Job:
Among the lines of data below, reproduce only those from the one with "back.rotation.z = Math.PI;" through the one with "in imported if", exactly as they stand, both ends included.

Collected data:
★ ★ ★ ★

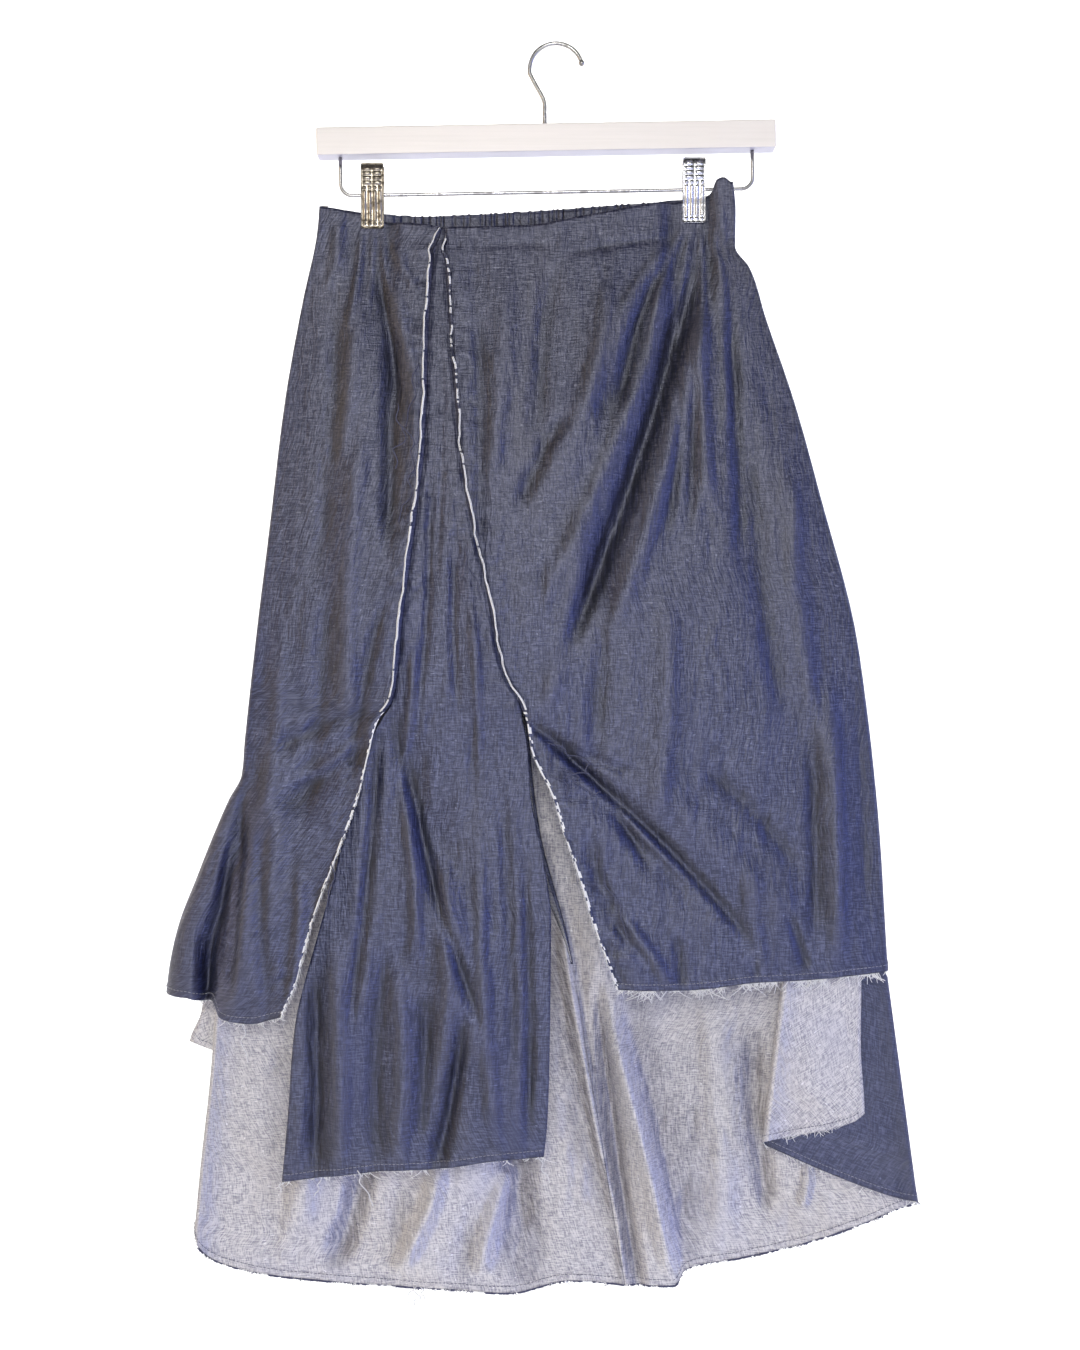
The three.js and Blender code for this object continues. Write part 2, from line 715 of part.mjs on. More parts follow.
// The hook: a round crown over the origin, a slant back to the shank, and a ball end.
function hookGeometry() {
  const centreZ = -(HOOK.radius - HOOK.wire / 2);
  const crown = arcPoints(0, centreZ, HOOK.radius, HOOK.end, HOOK.left, 16);
  const barTop = -(BAR_CENTRE.drop - BAR.height / 2);
  const shank = [
    ...HOOK_SLANT.map(({ x, drop }) => new THREE.Vector3(x, 0, -drop)),
    new THREE.Vector3(HOOK.shankX, 0, barTop + 2 * SEAM_GAP),
  ];
  const body = solid(wire([...crown, ...shank], HOOK.wire));
  const ball = new THREE.SphereGeometry(HOOK.tip, 10, 8);
  ball.translate(crown[0].x, 0, crown[0].z);
  return geometryFrom(body.add(solid(ball)));
}

// The rod: a wire bent down from the bar at both ends, which carries the clips.
function rodGeometry() {
  const { halfSpan, below, bend } = ROD;
  const top = -BAR.height / 2 - SEAM_GAP;
  const left = arcPoints(-halfSpan + bend, -below + bend, bend, 180, 270, 5);
  const right = arcPoints(halfSpan - bend, -below + bend, bend, 270, 360, 5);
  return wire([
    new THREE.Vector3(-halfSpan, 0, top),
    ...left,
    new THREE.Vector3(0, 0, -below),
    ...right,
    new THREE.Vector3(halfSpan, 0, top),
  ], ROD.wire);
}

function barGeometry() {
  const { length, height, depth, edge } = BAR;
  const outline = new THREE.Shape();
  outline.moveTo(-length / 2 + edge, -height / 2 + edge);
  outline.lineTo(length / 2 - edge, -height / 2 + edge);
  outline.lineTo(length / 2 - edge, height / 2 - edge);
  outline.lineTo(-length / 2 + edge, height / 2 - edge);
  const geometry = new THREE.ExtrudeGeometry(outline, {
    depth: depth - 2 * edge, bevelSize: edge, bevelThickness: edge, bevelSegments: 2,
  });
  geometry.translate(0, 0, -depth / 2 + edge);
  return geometry.rotateX(Math.PI / 2);
}

// Inner face of a clip's jaw, from its top to the lip, measured from the rod.
const JAW = table(
  ['z', 'y'],
  [
    [-26.5, 3.1],
    [-25, 1.7],
    [-14, 1.7],
    [-7, 2.9],
    [4, 4.2],
    [18, 5],
    [21, 4.6],
    [24, 3.4],
  ],
);
// Raised parts of a jaw: their span in height and width, each mirrored to both halves.
const JAW_RELIEF = table(
  ['low', 'high', 'inside', 'outside'],
  [
    [-24.5, 5, 1, 3],
    [-24.5, 5, 5, 7],
    [7, 10, 1, 7],
    [11.4, 14.4, 1, 7],
    [15.8, 18.8, 1, 7],
  ],
);

// A strip of a jaw between two heights: its profile carried across the width.
function jawStrip(low, high, from, to, innerOffset, outerOffset) {
  const heights = [low, ...JAW.map((row) => row.z).filter((z) => z > low && z < high), high];
  const profile = new THREE.Shape();
  const side = (offset) => heights.map((z) => new THREE.Vector2(at(JAW, 'y', z) + offset, z));
  profile.setFromPoints([...side(outerOffset), ...side(innerOffset).reverse()]);
  const geometry = new THREE.ExtrudeGeometry(profile, { depth: to - from, bevelEnabled: false });
  geometry.applyMatrix4(new THREE.Matrix4().set(
    0, 0, -1, to,
    -1, 0, 0, 0,
    0, 1, 0, 0,
    0, 0, 0, 1,
  ));
  return geometry;
}

// One jaw with its ribs, pads and the two ears that hold it on the rod.
function jawGeometry(earX) {
  const half = CLIP.width / 2;
  let body = solid(jawStrip(-CLIP.below, CLIP.above, -half, half, 0, CLIP.plate));
  for (const { low, high, inside, outside } of JAW_RELIEF) {
    const raised = CLIP.plate + CLIP.relief;
    body = body.add(solid(jawStrip(low, high, inside, outside, CLIP.sunk, raised)));
    body = body.add(solid(jawStrip(low, high, -outside, -inside, CLIP.sunk, raised)));
  }
  const holeRadius = ROD.wire / 2 + SEAM_GAP;
  const hole = new THREE.CylinderGeometry(holeRadius, holeRadius, 2 * CLIP.width, 12);
  hole.rotateZ(Math.PI / 2);
  for (const centre of [-earX, earX]) {
    const ear = new THREE.BoxGeometry(EAR.thick, EAR.deep, EAR.high);
    ear.translate(centre, EAR.y, 0);
    body = body.add(solid(ear).subtract(solid(hole)));
  }
  return geometryFrom(body);
}

const paint = (color, roughness, metalness) =>
  new THREE.MeshStandardMaterial({ color, roughness, metalness });

function named(name, geometry, material) {
  const mesh = new THREE.Mesh(geometry, material);
  mesh.name = name;
  return mesh;
}

// The hanger's bar and rod tilt together. The clips hang plumb from the rod.
function hanger() {
  const group = new THREE.Group();
  const tilted = new THREE.Group();
  tilted.position.set(BAR_CENTRE.x, 0, -BAR_CENTRE.drop);
  tilted.rotation.y = -HANGER_TILT;
  tilted.add(named('hanger_bar', barGeometry(), paint(0xf8f2ec, 0.5, 0)));
  tilted.add(named('hanger_rod', rodGeometry(), paint(0xc8cad0, 0.2, 1)));
  group.add(tilted, named('hanger_hook', hookGeometry(), paint(0xc8cad0, 0.2, 1)));
  for (const [name, x] of [['clip_left', LEFT_CLIP_X], ['clip_right', RIGHT_CLIP_X]]) {
    const fromBar = x - BAR_CENTRE.x;
    const rodZ = -BAR_CENTRE.drop + Math.sin(HANGER_TILT) * fromBar - Math.cos(HANGER_TILT) * ROD.below;
    const front = named(`${name}_front`, jawGeometry(EAR.frontX), paint(0xb9bcc4, 0.3, 1));
    const back = named(`${name}_back`, jawGeometry(EAR.backX), paint(0xb9bcc4, 0.3, 1));
    front.position.set(x, 0, rodZ);
    back.position.set(x, 0, rodZ);
    back.rotation.z = Math.PI;
    group.add(front, back);
  }
  return group;
}

function skirt() {
  const chambray = () => paint(0x5c6180, 0.9, 0);
  const group = new THREE.Group();
  group.add(
    named('skirt_front_left', sidePanel({
      side: LEFT_SIDE, edge: 'left', hem: LEFT_HEM, foldRows: LEFT_FOLDS, runColumns: shares(14),
    }), chambray()),
    named('skirt_front_centre', centrePanel(8, 4), chambray()),
    named('skirt_front_right', sidePanel({
      side: RIGHT_SIDE, edge: 'right', hem: RIGHT_HEM, foldRows: RIGHT_FOLDS,
      runColumns: [...shares(14, 0, 0.9), 0.91, 0.925, 0.94, 0.955, 0.975, 1],
    }), chambray()),
    named('skirt_back_left', backHalf({
      side: LEFT_SIDE, flute: LEFT_FLUTE, parts: LEFT_PARTS, hem: BACK_LEFT_HEM,
      columns: { run: 12, middle: 3, end: 4 },
    }), chambray()),
    named('skirt_back_right', backHalf({
      side: RIGHT_SIDE, flute: RIGHT_FLUTE, parts: RIGHT_PARTS, hem: BACK_RIGHT_HEM,
      columns: { run: 10, middle: 4, end: 4 },
    }), chambray()),
    named('waist_casing', waistCasing(), chambray()),
    named('seam_left', seamRidge('left', 150, -0.65), chambray()),
    named('seam_right', seamRidge('right', 168, 0.3), chambray()),
  );
  return group;
}

const part = new THREE.Group();
part.add(hanger(), skirt());

export default part;
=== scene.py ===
import math

import bmesh
import bpy
import numpy as np
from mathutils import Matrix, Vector


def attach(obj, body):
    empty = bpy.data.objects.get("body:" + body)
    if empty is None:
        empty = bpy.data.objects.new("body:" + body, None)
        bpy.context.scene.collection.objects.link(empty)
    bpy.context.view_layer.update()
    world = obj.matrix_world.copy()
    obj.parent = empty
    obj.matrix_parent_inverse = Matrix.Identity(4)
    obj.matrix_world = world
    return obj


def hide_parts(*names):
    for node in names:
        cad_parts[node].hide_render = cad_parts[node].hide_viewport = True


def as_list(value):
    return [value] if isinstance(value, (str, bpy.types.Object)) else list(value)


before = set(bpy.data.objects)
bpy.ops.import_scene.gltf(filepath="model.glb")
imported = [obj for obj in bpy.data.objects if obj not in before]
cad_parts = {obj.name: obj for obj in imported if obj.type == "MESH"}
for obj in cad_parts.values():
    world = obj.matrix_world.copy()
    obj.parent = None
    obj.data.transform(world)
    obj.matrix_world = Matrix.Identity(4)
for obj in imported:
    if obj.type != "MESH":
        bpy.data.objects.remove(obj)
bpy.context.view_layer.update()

# Sides and seams of the skirt
# The cut of the whole skirt: its two side outlines, the two front seams that open into
# slits, the centre back seam and the waist. Each cloth piece below hangs between them.
# Shapes are worked out in millimetres: x, y, and the drop under the hook's inner crown.


def table(names, rows):
    """A short table with named columns, as one array for each column."""
    return dict(zip(names.split(), np.array(rows, float).T))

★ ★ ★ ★

Task result:
    back.rotation.z = Math.PI;
    group.add(front, back);
  }
  return group;
}

function skirt() {
  const chambray = () => paint(0x5c6180, 0.9, 0);
  const group = new THREE.Group();
  group.add(
    named('skirt_front_left', sidePanel({
      side: LEFT_SIDE, edge: 'left', hem: LEFT_HEM, foldRows: LEFT_FOLDS, runColumns: shares(14),
    }), chambray()),
    named('skirt_front_centre', centrePanel(8, 4), chambray()),
    named('skirt_front_right', sidePanel({
      side: RIGHT_SIDE, edge: 'right', hem: RIGHT_HEM, foldRows: RIGHT_FOLDS,
      runColumns: [...shares(14, 0, 0.9), 0.91, 0.925, 0.94, 0.955, 0.975, 1],
    }), chambray()),
    named('skirt_back_left', backHalf({
      side: LEFT_SIDE, flute: LEFT_FLUTE, parts: LEFT_PARTS, hem: BACK_LEFT_HEM,
      columns: { run: 12, middle: 3, end: 4 },
    }), chambray()),
    named('skirt_back_right', backHalf({
      side: RIGHT_SIDE, flute: RIGHT_FLUTE, parts: RIGHT_PARTS, hem: BACK_RIGHT_HEM,
      columns: { run: 10, middle: 4, end: 4 },
    }), chambray()),
    named('waist_casing', waistCasing(), chambray()),
    named('seam_left', seamRidge('left', 150, -0.65), chambray()),
    named('seam_right', seamRidge('right', 168, 0.3), chambray()),
  );
  return group;
}

const part = new THREE.Group();
part.add(hanger(), skirt());

export default part;
=== scene.py ===
import math

import bmesh
import bpy
import numpy as np
from mathutils import Matrix, Vector


def attach(obj, body):
    empty = bpy.data.objects.get("body:" + body)
    if empty is None:
        empty = bpy.data.objects.new("body:" + body, None)
        bpy.context.scene.collection.objects.link(empty)
    bpy.context.view_layer.update()
    world = obj.matrix_world.copy()
    obj.parent = empty
    obj.matrix_parent_inverse = Matrix.Identity(4)
    obj.matrix_world = world
    return obj


def hide_parts(*names):
    for node in names:
        cad_parts[node].hide_render = cad_parts[node].hide_viewport = True


def as_list(value):
    return [value] if isinstance(value, (str, bpy.types.Object)) else list(value)


before = set(bpy.data.objects)
bpy.ops.import_scene.gltf(filepath="model.glb")
imported = [obj for obj in bpy.data.objects if obj not in before]
cad_parts = {obj.name: obj for obj in imported if obj.type == "MESH"}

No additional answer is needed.